The SUM problem can be formulated as follows: given four lists A, B, C, D of integer values, compute how many quadruplet (a, b, c, d )
∈ A x B x C x D are such that a + b + c + d = 0 . In the following, we assume that all lists have the same size n .

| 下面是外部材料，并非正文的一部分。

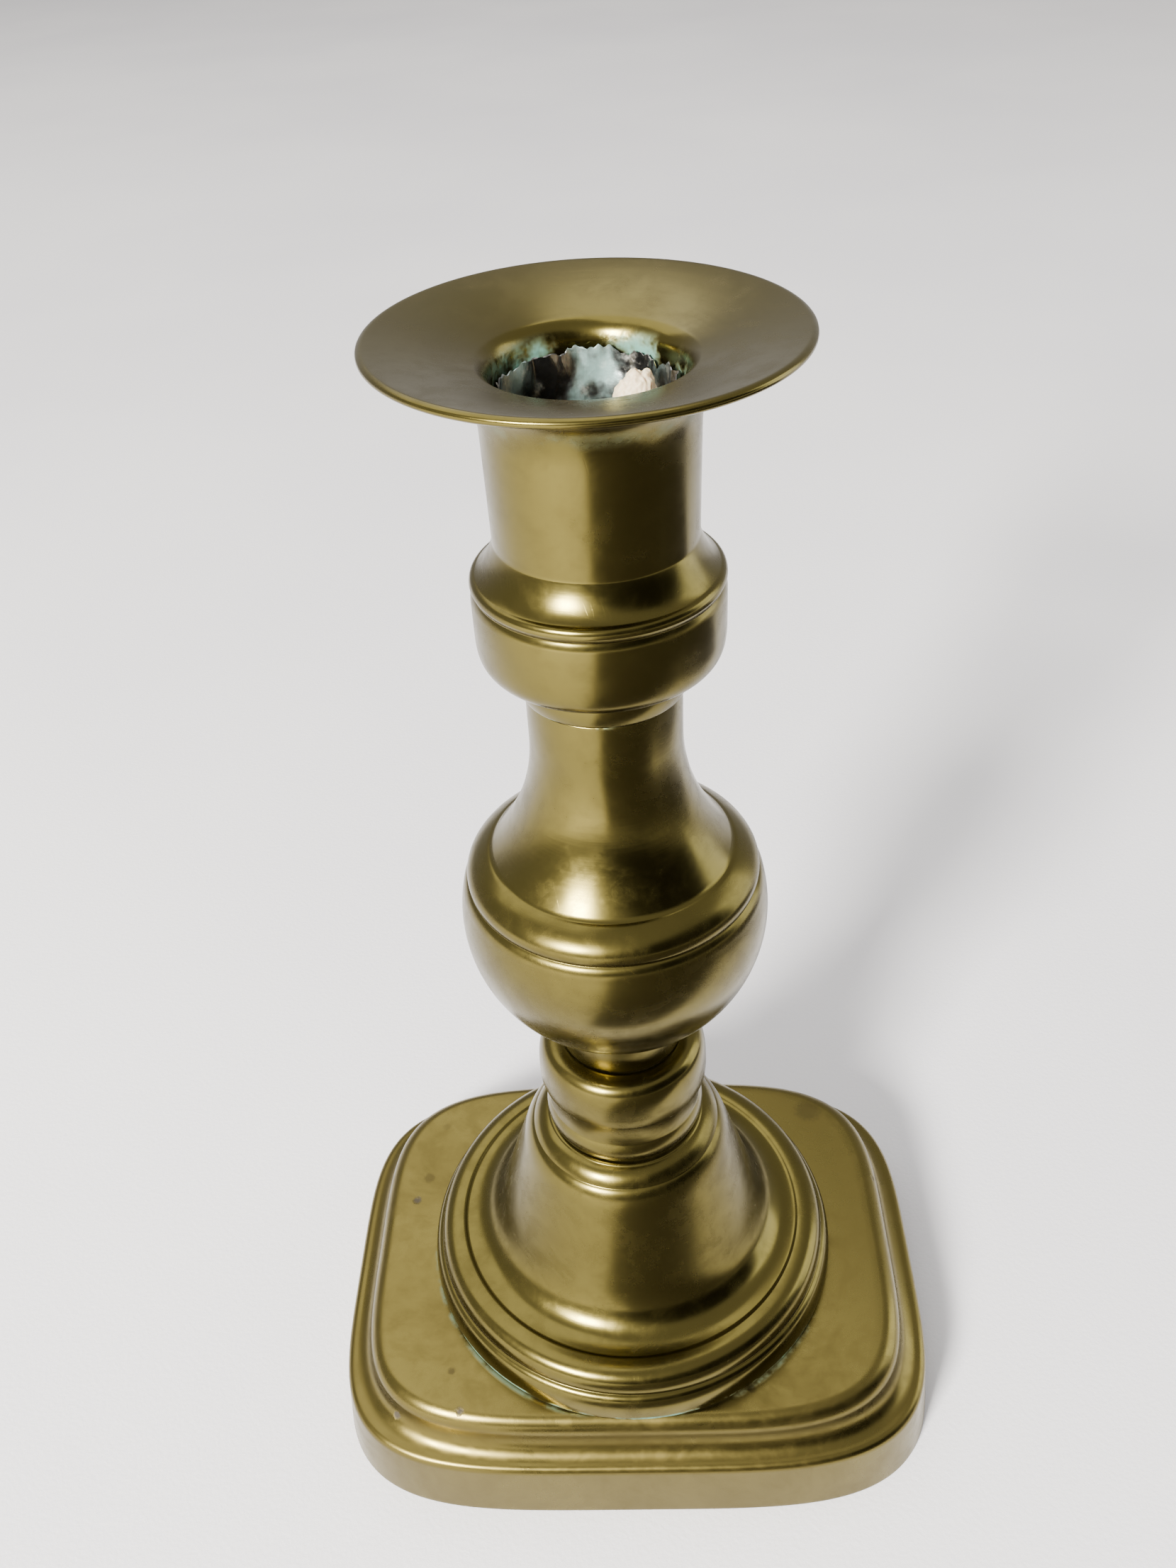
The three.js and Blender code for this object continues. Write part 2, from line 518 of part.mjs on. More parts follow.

【思路】：当数据很大，无法进行全部搜索判断，可以采用折半搜索，将数据规模缩小一半，从而进行判断，此题，我们考虑先预处理a,b数组的和，那么只要找到满足

c[i]+d[i]=-(a[i]+b[i])条件即可。对于如何寻找，这里巧妙利用了STL的upper_bound and lower_bound我们知道upper_bound 返回的在前闭后开区间查找的关键字的上界,lower_bound返回的在前闭后开区间查找的关键字的下界，用上界减去下界即可得到区间内满足条件的个数，累加即可。

代码：

/*
* Problem: POJ No.2785
* Running time: 6844MS
* Complier: G++
* Author: herongwei
* Create Time: 8:24 2015/9/30 星期三
*/
#include <stdio.h>
#include <string.h>
#include <iostream>
#include <algorithm>
using namespace std;
typedef long long LL;
const int MAXN =4005;
int a[MAXN],b[MAXN],c[MAXN],d[MAXN];
int ab[MAXN*MAXN]; /// !!! maxn*maxn
int n,m;
LL res;
int main()
{
while(~scanf("%d",&n))
{
memset(a,0,sizeof(a));memset(b,0,sizeof(b));
memset(c,0,sizeof(c));memset(d,0,sizeof(d));
memset(cd,0,sizeof(cd));
for(int i=0; i<n; ++i)
scanf("%d%d%d%d",&a[i],&b[i],&c[i],&d[i]);
res=0;
int ll=0;
for(int i=0; i<n; ++i)
{
for(int j=0; j<n; ++j)
{
ab[ll++]=a[i]+b[j];
}
}
sort(ab,ab+ll);
for(int i=0; i<n; ++i)
{
for(int j=0; j<n; ++j)
{
int cd=-(c[i]+d[j]);
res+=upper_bound(ab,ab+ll,cd)-lower_bound(ab,ab+ll,cd);
}
}
printf("%lld\n",res);
}
}